Time Complexity - O(n), Space Complexity - O(1)。
public class Solution { public boolean isIsomorphic(String s, String t) { if(s == null || t == null || s.length() != t.length()) return false; Map<Character, Character> st = new HashMap<>(); Map<Character, Character> ts = new HashMap<>(); for(int i = 0; i < s.length(); i++) { if(!st.containsKey(s.charAt(i))) { st.put(s.charAt(i), t.charAt(i)); } else { if(st.get(s.charAt(i)) != t.charAt(i)) return false; } if(!ts.containsKey(t.charAt(i))) { ts.put(t.charAt(i), s.charAt(i)); } else { if(ts.get(t.charAt(i)) != s.charAt(i)) return false; } } return true; } }
还有更好的写法,就是开一个到两个array,然后比较ASCII,这样应该能算是O(1)和O(1)。二刷要多学习。
二刷:
使用GrandYong的写法,使用两个bitmap,然后存储sChar和tChar的位置, 注意 sMap[sChar] = i + 1和tMap[tChar] = i +1是为了区别初始的0。假如我们初始化数组都等于-1的话,就可以不用+1。不过这个也无关紧要
Java:
Time Complexity - O(n), Space Complexity - O(1)。
public class Solution { public boolean isIsomorphic(String s, String t) { if (s == null || t == null || s.length() != t.length()) { return false; } int[] sMap = new int[256], tMap = new int[256]; for (int i = 0; i < s.length(); i++) { char sChar = s.charAt(i); char tChar = t.charAt(i); if (sMap[sChar] != tMap[tChar]) { return false; } sMap[sChar] = i + 1; // to differential case 0, 0 tMap[tChar] = i + 1; } return true; } }
三刷:
Java:
对Unicode还是要用两个hashMap。 Space Complexity, 即使是Unicode也只是小常数,所以还是算O(1)。
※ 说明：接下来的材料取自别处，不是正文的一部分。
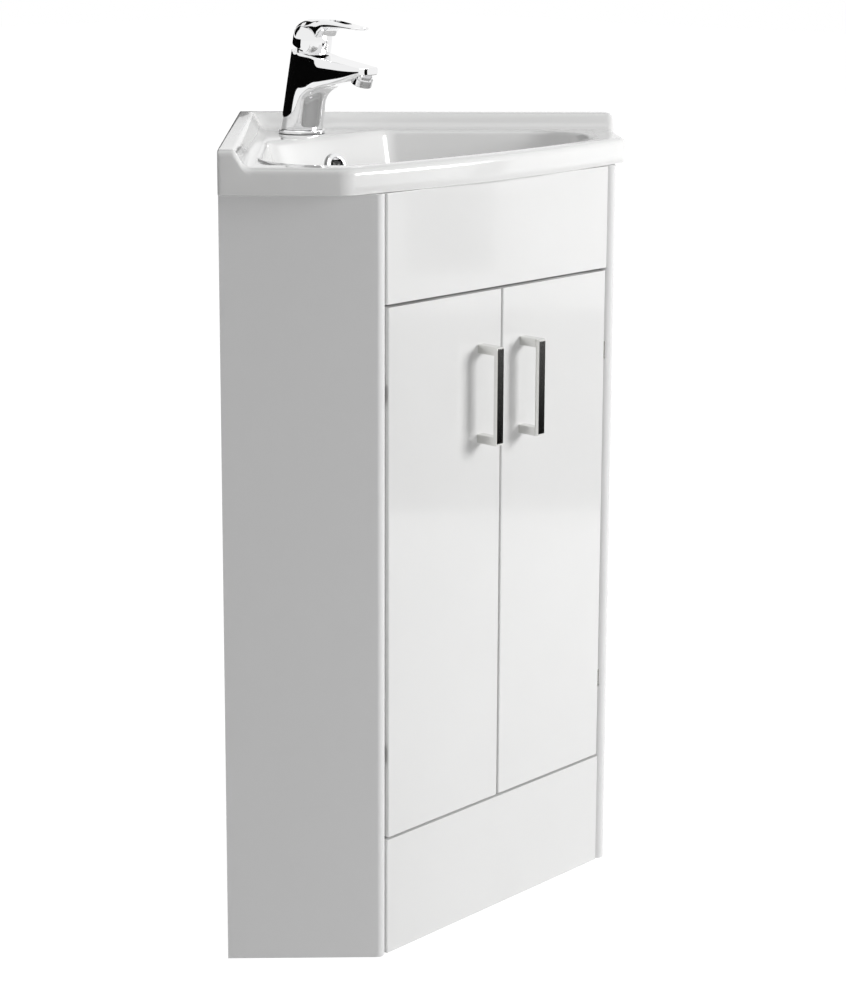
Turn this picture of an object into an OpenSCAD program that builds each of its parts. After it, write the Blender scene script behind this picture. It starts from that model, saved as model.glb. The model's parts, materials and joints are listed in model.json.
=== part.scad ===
// Corner vanity unit: a two-door cabinet for a room corner, a ceramic basin with a
// raised edge along both walls, a lever basin mixer and a click waste.
//
// Frame: X runs across the front (+X to the right as seen from the front), the front
// faces -Y, the wall corner is at +Y, Z is up and the floor is at Z = 0.
// Plan sizes are first thought of as (u, v): u = X, v = distance from the wall corner
// towards the room. In the corner frame the left wall lies along local X and the
// right wall along local Y.

/* [Cabinet] */
// Length of the cabinet along each wall
side_w = 420; // [400:1:440]
// Depth of a side panel from the wall to its rounded front edge
side_d = 164; // [150:1:175]
// Height of the cabinet up to the underside of the basin
cabinet_h = 805; // [780:1:850]
// Thickness of the boards
board_t = 16; // [15:0.5:18]
// Play between boards and fittings that are fixed together
board_play = 0.1; // [0.05:0.05:0.2]
// How far the front faces stand in front of the centre of a panel's rounded edge
front_proud = 6.6; // [5:0.1:7.5]

/* [Fronts] */
// Height of the plinth board
plinth_h = 126; // [110:1:140]
// Height of the fascia board under the basin
fascia_h = 112; // [100:1:125]
// Gap between plinth, doors and fascia
front_gap = 3; // [2:0.5:4]
// Gap between the two doors where they meet
door_meet_gap = 2.4; // [1.5:0.1:3.5]
// Gap between a door and the rounded edge of its panel
door_side_gap = 2.2; // [1.5:0.1:3]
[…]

Time Complexity - O(n), Space Complexity - O(1)。
public class Solution { public boolean isIsomorphic(String s, String t) { if (s == null || t == null || s.length() != t.length()) { return false; } Map<Character, Character> st = new HashMap<>(); Map<Character, Character> ts = new HashMap<>(); for (int i = 0; i < s.length(); i++) { char sChar = s.charAt(i); char tChar = t.charAt(i); if ((st.containsKey(sChar) && st.get(sChar) != tChar) || (ts.containsKey(tChar) && ts.get(tChar) != sChar)) { return false; } if (!st.containsKey(sChar)) { st.put(sChar, tChar); } if (!ts.containsKey(tChar)) { ts.put(tChar, sChar); } } return true; } }
假设Alphabet为Single-byte char,我们就可以使用bitmap,速度大大提高。这里是对每个元素的出现位置进行比较,并且使用的是 1- based index来避免 array数组初始化的0。每次遇到两个字符,我们就去sMap和tMap中来比较它们上一次的出现的位置是否相同,假如不通的话我们就返回false。
Time Complexity - O(n), Space Complexity - O(1)。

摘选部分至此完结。